GOODNIGHT MOMMY (ICH SEH, ICH SEH in its native German, which translates to I SEE, I SEE) begins with a popular lullaby, but quickly ensures that there will be no ease to be had. Each corner of the house and each plot of the property seem to suggest that dangerous secrets are to be found. Soon, much is revealed not just about the woman behind the bandages, but also the twins (who, when featured in horror movies, don’t exactly tend to be the most joyous humans; see: THE SHINING, BASKET CASE, SISTERS, etc.), turning the viewers’ predictions askew.
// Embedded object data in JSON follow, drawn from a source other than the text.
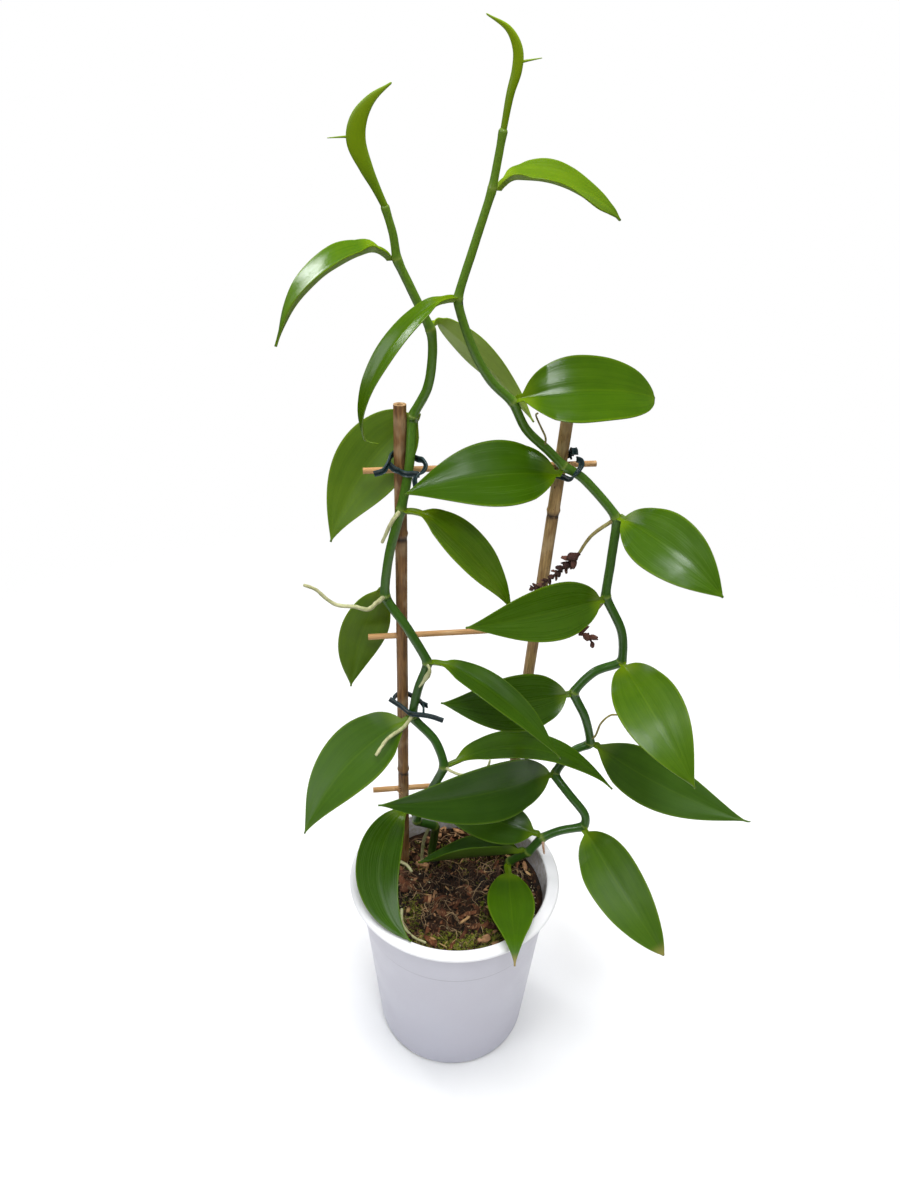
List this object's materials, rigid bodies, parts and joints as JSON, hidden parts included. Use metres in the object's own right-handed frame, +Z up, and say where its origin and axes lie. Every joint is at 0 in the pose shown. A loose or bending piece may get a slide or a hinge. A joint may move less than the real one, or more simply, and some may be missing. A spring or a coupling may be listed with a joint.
{
  "type": "potted climbing orchid",
  "caption": "Climbing vanilla orchid with fleshy pointed leaves on zigzag vines tied up a bamboo ladder, in a white tapered pot of bark mix.",
  "frame": {"origin": "centre of the pot's foot, on the surface that it stands on", "axes": "+Z up along the pot's axis; -Y is the front, which most leaf faces turn to; +X to the right seen from the front"},
  "size_m": [0.2429, 0.1249, 0.53],
  "materials": {
    "pot": "semi-gloss white",
    "bark": "rough shredded bark and coir",
    "bamboo": "dry cane",
    "rung": "split bamboo",
    "stem": "fleshy green skin",
    "leaf": "fleshy, semi-gloss green",
    "young": "fleshy, yellow-green",
    "root": "dull pale green",
    "withered": "dry and shrivelled",
    "tie": "dark plastic"
  },
  "bodies": {
    "root": {"pot": "pot", "bark_mix": "bark", "cane_left": "bamboo", "cane_right": "bamboo", "rung_lower": "rung", "rung_middle": "rung", "rung_upper": "rung", "vine_left": "stem", "vine_right": "stem", "leaf_left_1": "leaf", "leaf_left_2": "leaf", "leaf_left_3": "leaf", "leaf_left_4": "leaf", "leaf_left_5": "leaf", "leaf_left_6": "leaf", "leaf_left_7": "leaf", "leaf_left_8": "leaf", "leaf_left_9": "leaf", "leaf_right_0": "leaf", "leaf_right_1": "leaf", "leaf_right_2": "leaf", "leaf_right_3": "leaf", "leaf_right_4": "leaf", "leaf_right_5": "leaf", "leaf_right_6": "leaf", "leaf_right_7": "leaf", "leaf_right_8": "leaf", "leaf_right_9": "leaf", "leaf_right_10": "leaf", "leaf_right_11": "leaf", "leaf_right_12": "leaf", "leaf_right_13": "leaf", "young_left": "young", "young_right": "young", "root_left_6": "root", "root_left_5": "root", "root_left_4": "root", "root_left_3": "root", "root_left_2": "root", "root_bark_rear": "root", "root_bark_left": "root", "root_bark_front": "root", "tendril_right_5": "root", "tendril_right_10": "root", "dry_sheath": "withered", "spike_upper_stalk": "root", "spike_upper_bracts": "withered", "spike_lower_stalk": "root", "spike_lower_bracts": "withered", "tie_left_upper": "tie", "tie_right": "tie", "tie_left_lower": "tie"}
  },
  "joints": []
}
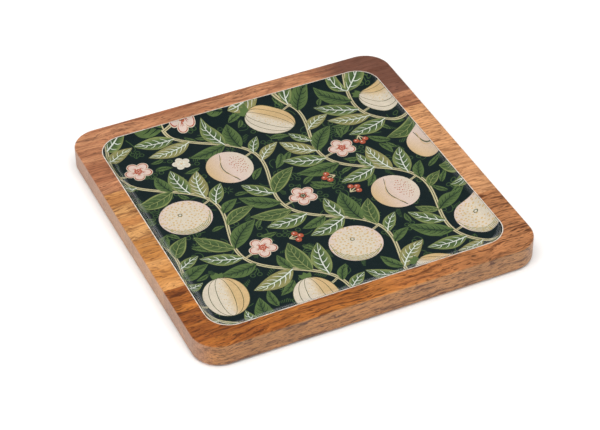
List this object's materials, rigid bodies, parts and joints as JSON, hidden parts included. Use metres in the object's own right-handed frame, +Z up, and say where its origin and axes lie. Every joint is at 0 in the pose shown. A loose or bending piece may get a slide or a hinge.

GOODNIGHT MOMMY (which was Austria’s entry for the Best Foreign Language Film Oscar last year) is wonderfully developed by the writing/directing team of Veronika Franz and Severin Fiala, making their feature-length debuts behind the camera here. Franz and Fiala construct characters, locations and scenarios that are designed to make the viewer shiver, squirm and sometimes look away from the screen. Some of the images shock (is a child holding scissors ever going to end safely?), but this is not a horror film that is lazy. There is no reliance on visual cheats or lazy music cues (the score, by Olga Neuwirth, is barely there), but rather an insistence to develop the atmosphere for maximum effect.
GOODNIGHT MOMMY is one of those entries in the genre that is better suggested to those who can appreciate it, those who can tolerate pacing and development and also appreciate intelligent twists over inane tricks. It might be the most fitting film to recommend to serious horror fans this year.
BLU-RAY REVIEW
Video: 2.39:1 in 1080p with MPEG-4 AVC codec. Details and textures are strong overall, while black levels are deep and colors are generally healthy.
Audio: German DTS-HD Master Audio. Subtitles in English. Dialogue is clean, but it’s the sound effects and ambience that add greatly to the eerie, isolated atmosphere of the film.
A Conversation with Filmmakers Veronika Franz & Severin Fiala (12:48): The writers/directors of GOODNIGHT MOMMY discuss the story, inspirations and expectations.